▶ _WHAT TO WORK ON_
The lines to return are those from the one containing "ring passes through" down to the one containing "obj.matrix_world = world", inclusive; return them exactly and nothing else.

[Rows from a 3D modeling dataset]
--------------------------------

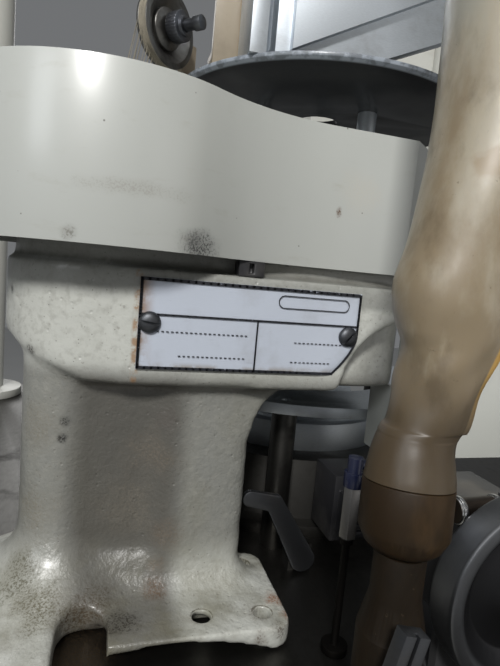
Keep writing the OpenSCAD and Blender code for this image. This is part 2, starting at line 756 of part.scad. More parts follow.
module column_casting() color("antiquewhite") difference() {
    union() {
        translate([0, 0, bed_top_z + foot_t - e]) linear_extrude(column_h - foot_t + 20) column_section();
        foot_flange();
        base_fillets();
        arm_fillet();
        difference() {
            union() {
                translate([0, 0, arm_z]) linear_extrude(arm_h) arm_outline();
                pad();
            }
            head_cut();
        }
        translate([0, 0, arm_top - e]) linear_extrude(riser_z - arm_top) arm_outline(-3);
        translate([0, 0, housing_z]) cylinder(r = housing_r - 6, h = 14);
        for (d = [0.44, 0.58]) at(shaft_x*d, shaft_y*d, arm_top - 1) cylinder(r = 7,
            h = cover_gap + cover_h - cover_t + 1 - 0.02);
    }
    at(shaft_x, shaft_y, bed_top_z - 1) cylinder(r = shaft_r + 3, h = 300);
    at(shaft_x, shaft_y, bed_top_z - 1) cylinder(r = bearing_r, h = bearing_h + 3);
    at(shaft_x, shaft_y, arm_top - bearing_h - 2) cylinder(r = bearing_r, h = 40);
    translate([0, 0, housing_z - 1]) cylinder(r = shaft_r + 3, h = 200);
    translate([0, 0, housing_z - 1]) cylinder(r = bearing_r, h = bearing_h + 3);
    translate([0, 0, arm_top - bearing_h - 2]) cylinder(r = bearing_r, h = 40);
    for (p = foot_holes) at(shaft_x + p[0], shaft_y + p[1], bed_top_z - 1) cylinder(r = foot_hole_r,
        h = 40);
    translate([0, 0, bed_top_z - 1]) linear_extrude(foot_t + 24) hull()
        for (y = [foot_y0 + 11.5, foot_y0 - 20]) translate([notch_x, y]) circle(r = notch_r);
    translate([shaft_x + 31, foot_y0 - 20, bed_top_z + arch_h - arch_r]) rotate([-90, 0, 0])
        cylinder(r = arch_r, h = 42, $fn = 128);
    for (p = plate_screw_places) along_y(p[0], pad_y - 1, p[1]) cylinder(r = screw_r + 0.02, h = 12);
}

// Cover

cover_wall_y = shaft_y - 37;
cover_corner_x = shaft_x + 131.4;
cove_r = 100;
cove_x = shaft_x + sqrt(pow(cover_r + cove_r, 2) - pow(cover_wall_y - cove_r - shaft_y, 2));

// Outline of the cover: round over the column, a slow S curve, a straight front wall, a cut corner
module cover_outline() difference() {
    union() {
        translate([shaft_x, shaft_y]) circle(r = cover_r, $fn = 128);
        hull() {
            circle(r = 58, $fn = 128);
            translate([shaft_x + 12, shaft_y + 12]) circle(r = cover_r - 20, $fn = 96);
            translate([cove_x - 2, cover_wall_y]) square([cover_corner_x - cove_x + 2, 1]);
            translate([cover_corner_x + 21, cover_wall_y + 19]) square(1);
            translate([30, -30]) circle(r = 28);
        }
        polygon([[shaft_x, shaft_y], [cove_x, cover_wall_y - cove_r], [cove_x, shaft_y]]);
    }
    translate([cove_x, cover_wall_y - cove_r]) circle(r = cove_r, $fn = 256);
}

module head_cover() color("ivory") difference() {
    translate([0, 0, cover_z]) linear_extrude(cover_h) cover_outline();
    translate([0, 0, cover_z - 1]) linear_extrude(cover_h - cover_t + 1) offset(delta = -cover_t)
        cover_outline();
}

clip_x = shaft_x + 57;

module cover_clip() color("black") difference() {
    translate([clip_x - 5.5, pad_y + 1, arm_top]) cube([11, 7.5, cover_gap - 0.02]);
    translate([clip_x - 1, pad_y, arm_top + 1.5]) cube([2, 4, 4]);
}

// Nameplate and screws

screw_r = 2.5;
screw_head_r = 4.6;
plate_screw_places = [[plate_x - plate_w/2 + 4.5, plate_z + 0.5],
    [plate_x + plate_w/2 - 4.8, plate_z - 0.8]];
bend_x = plate_x + plate_w/2 - 6;

module nameplate() color("lightsteelblue") difference() {
    translate([plate_x - plate_w/2, pad_y - plate_t, plate_z - plate_h/2])
        cube([plate_w, plate_t, plate_h]);
    translate([plate_x + plate_w/2, pad_y - 2, plate_z - plate_h/2]) rotate([0, 25, 0])
        translate([0, 0, -20]) cube([20, 4, 40]);
    for (p = plate_screw_places) along_y(p[0], pad_y - 2, p[1]) cylinder(r = screw_r + 0.02, h = 4);
}

module nameplate_screws() color("dimgray") for (p = plate_screw_places) difference() {
    union() {
        along_y(p[0], pad_y - plate_t - 0.02, p[1]) cylinder(r = screw_r, h = 9);
        along_y(p[0], pad_y - plate_t - 2.6, p[1]) cylinder(r1 = screw_head_r - 0.7, r2 = screw_head_r,
            h = 1.2);
        along_y(p[0], pad_y - plate_t - 1.4, p[1]) cylinder(r = screw_head_r, h = 1.4);
    }
    translate([p[0] - 6, pad_y - plate_t - 4, p[1] - 0.5]) cube([12, 2.6, 1]);
}

// Above the cover

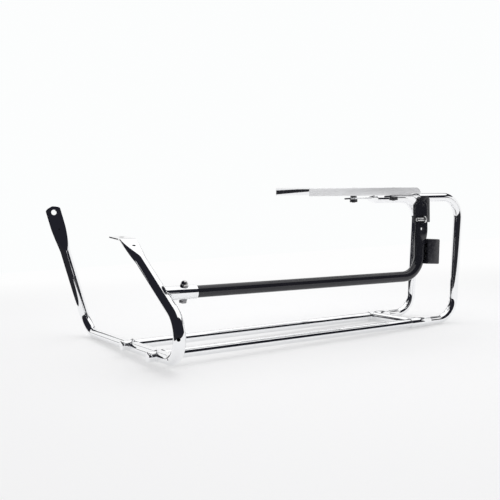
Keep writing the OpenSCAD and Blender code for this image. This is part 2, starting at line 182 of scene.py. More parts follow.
class GuardColours(bpy.types.PropertyGroup):
    """Colours of the finishes and the floor."""

    chrome: FloatVectorProperty(
        name="Chrome",
        description="Colour of the chrome plate",
        subtype="COLOR",
        default=(0.93, 0.935, 0.945),
    )
    paint: FloatVectorProperty(
        name="Black paint",
        description="Colour of the black paint",
        subtype="COLOR",
        default=(0.012, 0.012, 0.016),
    )
    zinc: FloatVectorProperty(
        name="Zinc",
        description="Colour of the zinc plated fasteners",
        subtype="COLOR",
        default=(0.30, 0.30, 0.31),
    )
    floor: FloatVectorProperty(
        name="Floor",
        description="Colour of the floor",
        subtype="COLOR",
        default=(0.93, 0.93, 0.93),
    )


def sizes():
    """The scene's size settings."""
    return bpy.context.scene.guard_sizes


def colours():
    """The scene's colour settings."""
    return bpy.context.scene.guard_colours



class Wire:
    """An output socket that takes part in Python sums."""

    def __init__(self, tree, out):
        self.tree = tree
        self.out = out

    def _sum(self, op, a, b):
        return self.tree.node("ShaderNodeMath", {"operation": op}, [a, b])

    def __add__(self, other):
        return self._sum("ADD", self, other)

    def __radd__(self, other):
        return self._sum("ADD", other, self)

    def __sub__(self, other):
        return self._sum("SUBTRACT", self, other)

    def __rsub__(self, other):
        return self._sum("SUBTRACT", other, self)

    def __mul__(self, other):
        return self._sum("MULTIPLY", self, other)

    def __rmul__(self, other):
        return self._sum("MULTIPLY", other, self)

    def __gt__(self, other):
        return self._sum("GREATER_THAN", self, other)


class Tree:
    """A material's or the world's node tree."""

    def __init__(self, owner):
        owner.use_nodes = True
        self.tree = owner.node_tree
        self.tree.nodes.clear()

    def node(self, kind, settings=None, inputs=None, out=0):
        """Adds a node: settings first, then the values or links of its sockets."""
        made = self.tree.nodes.new(kind)
        for key, value in (settings or {}).items():
            if key == "stops":
                ramp = made.color_ramp
                while len(ramp.elements) < len(value):
                    ramp.elements.new(0.5)
                for stop, (at, shade) in zip(ramp.elements, value):
                    stop.position = at
                    stop.color = (shade, shade, shade, 1)
            else:
                setattr(made, key, value)
        pairs = inputs.items() if isinstance(inputs, dict) else enumerate(inputs or [])
        for key, value in pairs:
            socket = made.inputs[key]
            if isinstance(value, Wire):
                self.tree.links.new(value.out, socket)
            elif socket.type == "RGBA" and len(value) == 3:
                socket.default_value = (*value, 1)
            else:
                socket.default_value = value
        return Wire(self, made.outputs[out]) if len(made.outputs) else None

    def noise(self, scale, detail=3.0, stretch=(1, 1, 1), rough=0.5):
        """Noise in object space, stretched by the factors given."""
        where = self.node("ShaderNodeTexCoord", out="Object")
        where = self.node("ShaderNodeMapping", None, {"Vector": where, "Scale": stretch})
        return self.node(
            "ShaderNodeTexNoise",
            None,
            {"Vector": where, "Scale": scale, "Detail": detail, "Roughness": rough},
        )

    def ramp(self, value, *stops):
        """Maps a value through grey stops."""
        return self.node("ShaderNodeValToRGB", {"stops": stops}, [value])

    def blend(self, fac, a, b):
        """Mixes two colours."""
        return self.node(
            "ShaderNodeMix", {"data_type": "RGBA"}, {0: fac, 6: a, 7: b}, out=2
        )

    def surface(self, shader):
        """Links a shader to the material output."""
        self.node("ShaderNodeOutputMaterial", None, {"Surface": shader})


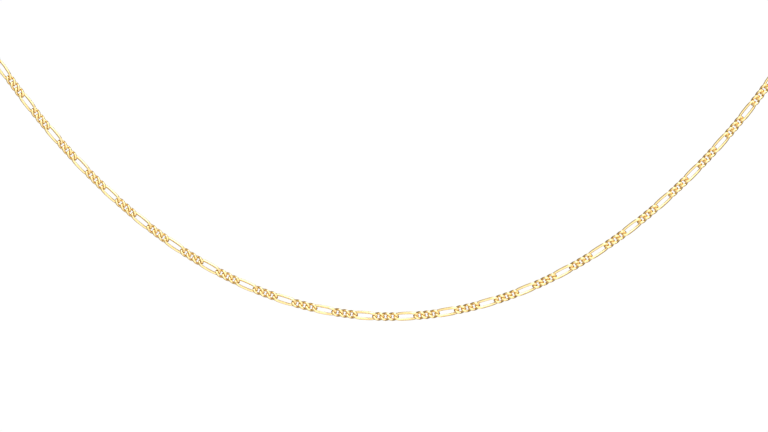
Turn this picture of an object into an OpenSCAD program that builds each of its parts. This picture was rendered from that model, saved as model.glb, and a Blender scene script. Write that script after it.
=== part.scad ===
// Figaro chain necklace of polished yellow gold wire, closed at the nape.
// Three small twisted links and one long twisted link repeat along its whole length. Each link
// is a loose closed loop, hooked through its two neighbours and clear of both.
// Millimetres. X runs across the wearer, Z is up, and -Y is the front. The origin is the middle
// of the wire's path at the nape, where the necklace rests.

/* [Necklace] */
// Closed length along the middle of the chain, clasp included
necklace_len = 563; // [550:1:568]
// Radius of the front festoon at its lowest point
front_radius = 75.67; // [74:0.5:78]
// Half width of the front festoon, which hangs in one upright plane
front_half = 88; // [86:0.5:90]
// Height of the nape above the lowest link
nape_height = 95; // [90:1:100]
// Reach of the side curve's pull where it leaves the festoon
side_pull = 55; // [50:1:60]
// Reach of the side curve's pull where it comes to the nape
nape_pull = 60; // [50:1:70]
// Straight stretch on each side of the nape, along the clasp
nape_flat = 6; // [6:0.5:9]
// Distance that the pattern is moved on along the necklace
pattern_shift = -1.35; // [-1.8:0.05:1.5]

/* [Links] */
// Small links between two long ones
smalls = 3; // [2:1:3]
// Wire that the links are bent from
wire_d = 0.57; // [0.54:0.01:0.58]
// Clearance between two hooked bows
seat_gap = 0.15; // [0.13:0.01:0.17]
// Room along the inside of a small link beyond its two neighbours' wires
small_play = 0.6; // [0.58:0.01:0.7]
// Room along the inside of a long link beyond its two neighbours' wires
long_play = 3.42; // [3.2:0.01:3.7]
// Room across the inside of a small link beyond one wire
small_side_play = 0.23; // [0.21:0.01:0.3]
// Room across the inside of a long link beyond one wire
long_side_play = 0.28; // [0.22:0.01:0.45]
// Tilt of each end bow out of the link's flat, in degrees
bow_tilt = 52; // [50:1:54]
// Slope of a small link's rails at its middle, in degrees
small_slope = 70; // [66:1:74]
// Slope of a long link's rails at its middle, in degrees
long_slope = 8; // [5:1:14]

/* [Clasp] */
// Outer diameter of the clasp's ring
clasp_od = 5.5; // [5:0.1:6]
// Thickness of the clasp's ring
clasp_wire_d = 1.1; // [0.9:0.05:1.2]
// Inner diameter of the clasp's fixed eye
eye_id = 1.3; // [1.25:0.05:1.5]
// Wire of the clasp's fixed eye
eye_wire_d = 0.5; // [0.45:0.05:0.5]
// Depth that the eye's wire is sunk into the ring
eye_sink = 0.35; // [0.25:0.05:0.4]
// Turn of the eye out of the ring's plane, in degrees
eye_turn = 50; // [45:1:60]
// Outer diameter of the plain end ring
end_ring_od = 3.3; // [3.1:0.1:3.6]
// Wire of the plain end ring
end_wire_d = 0.5; // [0.45:0.05:0.5]
// Turn of the end ring out of the clasp ring's plane, in degrees
end_ring_turn = -65; // [-70:1:-60]

/* [Hidden] */

// A link is drawn in decimetres and set in place a hundred times as large.
per_dm = 100;
wire_r = wire_d / 2 / per_dm;
// Share of the rail's arc against the bow's arc in a quarter of a link
small_share = 0.35;
long_share = 1;
small_inner = 2 * wire_d + small_play;
long_inner = 2 * wire_d + long_play;
small_half = (small_inner + wire_d) / 2 / per_dm;
long_half = (long_inner + wire_d) / 2 / per_dm;
small_rail_y = (2 * wire_d + small_side_play) / 2 / per_dm;
long_rail_y = (2 * wire_d + long_side_play) / 2 / per_dm;

// Distances along the chain between the middles of two joints
small_span = small_inner - seat_gap;
long_span = long_inner - seat_gap;
period = smalls * small_span + long_span;

// Clasp ring, its eye and the end ring, measured along the chain
clasp_r = (clasp_od - clasp_wire_d) / 2;
clasp_inner_r = clasp_od / 2 - clasp_wire_d;
eye_r = (eye_id + eye_wire_d) / 2;
eye_x = clasp_od / 2 - eye_sink + eye_id / 2 + eye_wire_d;
end_ring_r = (end_ring_od - end_wire_d) / 2;
end_ring_span = end_ring_od - 2 * end_wire_d - seat_gap;
lead_len = clasp_inner_r - seat_gap / 2;
tail_len = eye_x + eye_id / 2 - seat_gap / 2;

// The clasp's middle, and the stretch of path that the links fill
clasp_s = necklace_len / 2 + pattern_shift;
first_s = tail_len + clasp_s - necklace_len;
last_s = clasp_s - lead_len - end_ring_span;
periods = round((last_s - first_s - smalls * small_span) / period);
link_count = periods * (smalls + 1) + smalls;
stretch = (last_s - first_s) / (periods * period + smalls * small_span);

// Front festoon: a catenary from the lowest point out to front_half
function sinh(v) = (exp(v) - exp(-v)) / 2;
function asinh(v) = ln(v + sqrt(v * v + 1));
front_len = front_radius * sinh(front_half / front_radius);
front_rise = sqrt(front_radius * front_radius + front_len * front_len) - front_radius;
front_end = [front_half, 0, front_rise];
front_way = [front_radius, 0, front_len] / norm([front_radius, 0, front_len]);

// Side curve: one cubic from the end of the festoon round to the nape
curve_steps = 120;
function side_poles(depth) = [
    front_end,
    front_end + side_pull * front_way,
    [nape_flat + nape_pull, depth, nape_height],
    [nape_flat, depth, nape_height]
];
function on_cubic(p, t) =
    let (u = 1 - t)
    u * u * u * p[0] + 3 * u * u * t * p[1] + 3 * u * t * t * p[2] + t * t * t * p[3];
function cubic_way(p, t) =
    let (u = 1 - t)
    unit(u * u * (p[1] - p[0]) + 2 * u * t * (p[2] - p[1]) + t * t * (p[3] - p[2]));
function cubic_points(p) = [for (k = [0 : curve_steps]) on_cubic(p, k / curve_steps)];
function total(v, k = 0) = k == len(v) ? 0 : v[k] + total(v, k + 1);
function chords(p) = [for (k = [1 : len(p) - 1]) norm(p[k] - p[k - 1])];

// Depth from the front to the nape at which the whole loop has its stated length
side_len = necklace_len / 2 - front_len - nape_flat;
function found_depth(low, high, halvings = 30) =
    let (mid = (low + high) / 2)
    halvings < 1 ? mid
    : total(chords(cubic_points(side_poles(mid)))) > side_len
        ? found_depth(low, mid, halvings - 1)
        : found_depth(mid, high, halvings - 1);
deepest_nape = 150;
depth = found_depth(0, deepest_nape);
poles = side_poles(depth);
steps_along = chords(cubic_points(poles));
runs = [for (k = 0, s = 0; k <= curve_steps; s = s + (k < curve_steps ? steps_along[k] : 0),
    k = k + 1) [s, k / curve_steps]];

// Facing direction carried along the side curve without turning about it
ways = [for (k = [0 : curve_steps]) cubic_way(poles, k / curve_steps)];
function square_to(v, way) = unit(v - way * (v * way));
function carried(k, face) = k > curve_steps ? []
    : let (next = square_to(face, ways[k])) concat([next], carried(k + 1, next));
faces = carried(0, [0, -1, 0]);
// Turn still needed at the nape so that the links lie flat on the neck
nape_turn = atan2(
    [0, 1, 0] * cross(ways[curve_steps], faces[curve_steps]),
    [0, 1, 0] * faces[curve_steps]
);

function unit(v) = v / norm(v);
function sided(v, s) = s < 0 ? [-v.x, v.y, v.z] : v;
// Point of the path at distance s from the lowest one, right of it
function half_point(s) =
    s <= front_len
        ? [front_radius * asinh(s / front_radius), 0,
            sqrt(front_radius * front_radius + s * s) - front_radius]
        : s <= front_len + side_len ? on_cubic(poles, lookup(s - front_len, runs))
        : [necklace_len / 2 - s, depth, nape_height];
// The same for the whole loop, from the nape, with s below zero on the left
function path_point(s) = sided(half_point(abs(s)), s) - [0, depth, nape_height];
function half_face(s) =
    s <= front_len ? [0, -1, 0]
    : s >= front_len + side_len ? [0, 1, 0]
    : let (
        t = lookup(s - front_len, runs),
        k = min(floor(t * curve_steps), curve_steps - 1),
        f = t * curve_steps - k,
        way = cubic_way(poles, t),
        face = square_to(faces[k] * (1 - f) + faces[k + 1] * f, way),
        turn = nape_turn * (s - front_len) / side_len
    ) cos(turn) * face + sin(turn) * cross(way, face);
function path_face(s) = sided(half_face(abs(s)), s);

// Joint before link i, as a distance along the path
function joint_s(i) = first_s + stretch * (floor(i / (smalls + 1)) * period
    + min(i % (smalls + 1), smalls) * small_span);
function middle_s(i) = (joint_s(i) + joint_s(i + 1)) / 2;
left_count = len([for (i = [0 : link_count - 1]) if (middle_s(i) < 0) i]);

// Quarter of a link as two arcs that meet without a kink: [start, direction, end] of each
function arc_reach(v, t0, t1, share) =
    let (w = t0 + share * t1, a = w * w - (1 + share) * (1 + share), b = -2 * (v * w))
    (-b - sqrt(b * b - 4 * a * (v * v))) / (2 * a);
function quarter(half_len, rail_y, slope, share) =
    let (
        tip = [half_len, 0, 0],
        tip_way = [0, cos(bow_tilt), sin(bow_tilt)],
        rail = [0, rail_y, 0],
        rail_way = [-cos(slope), 0, -sin(slope)],
        reach = arc_reach(rail - tip, tip_way, rail_way, share),
        from = tip + reach * tip_way,
        to = rail - share * reach * rail_way,
        meet = from + (to - from) / (1 + share)
    )
    [[tip, tip_way, meet], [meet, unit(to - from), rail]];
small_quarter = quarter(small_half, small_rail_y, small_slope, small_share);
long_quarter = quarter(long_half, long_rail_y, long_slope, long_share);
link_turns = [[1, 1, 1], [-1, 1, -1], [1, -1, -1], [-1, -1, 1]];
function turned(v, s) = [v.x * s.x, v.y * s.y, v.z * s.z];

// Sets its children at c, with X along x, Y along y and Z along z
module set_at(x, y, z, c) {
    multmatrix([
        [x.x, y.x, z.x, c.x],
        [x.y, y.y, z.y, c.y],
        [x.z, y.z, z.z, c.z],
        [0, 0, 0, 1]
    ]) children();
}

// Arc of wire from p0, leaving along way, to p1
module wire_arc(p0, way, p1) {
    v = p1 - p0;
    side = square_to(v, way);
    bend_r = (v * v) / (2 * (v * side));
    set_at(-side, way, cross(way, side), p0 + bend_r * side)
        rotate_extrude(angle = 2 * atan2(v * side, v * way), $fn = 32)
            translate([bend_r, 0]) circle(wire_r, $fn = 16);
}

// Twisted loop of wire, made of one quarter turned about its three axes
module wire_loop(q) {
    for (s = link_turns, arc = q)
        wire_arc(turned(arc[0], s), turned(arc[1], s), turned(arc[2], s));
}

// Link i, stretched from the joint before it to the joint after it
module link(i) {
    a = path_point(joint_s(i));
    b = path_point(joint_s(i + 1));
    x = unit(b - a);
    z = square_to(path_face(middle_s(i)), x);
    set_at(x, cross(z, x), z, (a + b) / 2) scale(per_dm)
        wire_loop(i % (smalls + 1) == smalls ? long_quarter : small_quarter);
}

// Plain closed ring of round wire
module wire_ring(ring_r, ring_wire_d) {
    rotate_extrude($fn = 48) translate([ring_r, 0]) circle(d = ring_wire_d, $fn = 20);
}

// Sets its children on the straight stretch at s, with X along the chain and Z off the neck
module at_nape(s) {
    set_at([-1, 0, 0], [0, 0, 1], [0, 1, 0], path_point(s)) children();
}

// Left half of the chain, from the clasp's eye down to the lowest link
module chain_left() {
    color("gold") for (i = [0 : left_count - 1]) link(i);
}

// Right half of the chain, from the lowest link up to the end ring
module chain_right() {
    color("gold") for (i = [left_count : link_count - 1]) link(i);
}

// Plain ring that closes the necklace, with a small eye fixed to its side
module clasp() {
    color("goldenrod") at_nape(clasp_s) {
        wire_ring(clasp_r, clasp_wire_d);
        translate([eye_x, 0, 0]) rotate([eye_turn, 0, 0]) wire_ring(eye_r, eye_wire_d);
    }
}

// Plain ring on the last link, which the clasp's ring passes through
module end_ring() {
    color("goldenrod") at_nape(clasp_s - lead_len - end_ring_span / 2)
        rotate([end_ring_turn, 0, 0]) wire_ring(end_ring_r, end_wire_d);
}

chain_left();
chain_right();
clasp();
end_ring();
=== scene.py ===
import bpy
import math
from mathutils import Matrix, Vector


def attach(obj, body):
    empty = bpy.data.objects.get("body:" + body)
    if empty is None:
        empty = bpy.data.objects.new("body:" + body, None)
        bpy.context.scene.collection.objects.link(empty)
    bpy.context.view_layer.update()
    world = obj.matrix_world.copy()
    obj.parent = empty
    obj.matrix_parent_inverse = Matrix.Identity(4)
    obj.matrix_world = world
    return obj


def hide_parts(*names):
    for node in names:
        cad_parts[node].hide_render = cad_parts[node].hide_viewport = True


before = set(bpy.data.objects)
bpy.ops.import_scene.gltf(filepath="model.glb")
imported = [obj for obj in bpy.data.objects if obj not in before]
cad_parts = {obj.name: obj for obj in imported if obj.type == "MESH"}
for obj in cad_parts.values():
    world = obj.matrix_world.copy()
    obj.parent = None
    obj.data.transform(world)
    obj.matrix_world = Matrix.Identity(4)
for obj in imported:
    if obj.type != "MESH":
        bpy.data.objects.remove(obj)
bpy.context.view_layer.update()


# Camera.
# The front stretch is seen square on, from straight ahead. The frame is 171.5 mm wide where the
# chain hangs, and its middle lies a little left of the lowest link and above it. Metres.
FRONT_Y = -0.0993936
LOWEST_Z = -0.095
VIEW_X = -0.0015
VIEW_ABOVE_LOWEST = 0.02247
VIEW_WIDTH = 0.1715
VIEW_DISTANCE = 0.9
SENSOR_WIDTH = 36.0
NEAREST_SEEN = 0.01
view_middle = Vector((VIEW_X, FRONT_Y, LOWEST_Z + VIEW_ABOVE_LOWEST))
camera_data = bpy.data.cameras.new("camera")
camera_data.sensor_width = SENSOR_WIDTH
camera_data.lens = SENSOR_WIDTH * VIEW_DISTANCE / VIEW_WIDTH
camera_data.clip_start = NEAREST_SEEN
camera = bpy.data.objects.new("camera", camera_data)
camera.location = view_middle + Vector((0, -VIEW_DISTANCE, 0))
camera.rotation_euler = (math.radians(90), 0, 0)
bpy.context.scene.collection.objects.link(camera)
bpy.context.scene.camera = camera


# The chain, in two halves that meet at the lowest link.
# Each link is a loop of round 14 carat gold wire, soldered shut and then twisted so that it lies
# flat beside its neighbours. The finished chain is rolled and filed a little flat, front and back.
MM = 0.001
WIRE_D = 0.57
BOW_TILT = math.radians(52)
FILED_HALF = 0.62

# Lengths are in millimetres until a link is set in its place. The wire is drawn with eight sides,
# and wide enough across its corners that its section has the area of the round wire's. Steps are
# the bends drawn from one station of a link to the next.
WIRE_SIDES = 8
wire_across = WIRE_D * math.sqrt(math.tau / WIRE_SIDES / math.sin(math.tau / WIRE_SIDES))
MELT = 0.002
link_shapes = {
    "small": {"half": 1.155, "rail_y": 0.685, "slope": math.radians(70),
              "bow_pull": 0.857, "rail_pull": 0.509, "steps": 3},
    "long": {"half": 2.565, "rail_y": 0.71, "slope": math.radians(8),
             "bow_pull": 1.137, "rail_pull": 1.248, "steps": 5},
}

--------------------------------

▶ _SOLVED PROBLEM_
// Plain ring on the last link, which the clasp's ring passes through
module end_ring() {
    color("goldenrod") at_nape(clasp_s - lead_len - end_ring_span / 2)
        rotate([end_ring_turn, 0, 0]) wire_ring(end_ring_r, end_wire_d);
}

chain_left();
chain_right();
clasp();
end_ring();
=== scene.py ===
import bpy
import math
from mathutils import Matrix, Vector


def attach(obj, body):
    empty = bpy.data.objects.get("body:" + body)
    if empty is None:
        empty = bpy.data.objects.new("body:" + body, None)
        bpy.context.scene.collection.objects.link(empty)
    bpy.context.view_layer.update()
    world = obj.matrix_world.copy()
    obj.parent = empty
    obj.matrix_parent_inverse = Matrix.Identity(4)
    obj.matrix_world = world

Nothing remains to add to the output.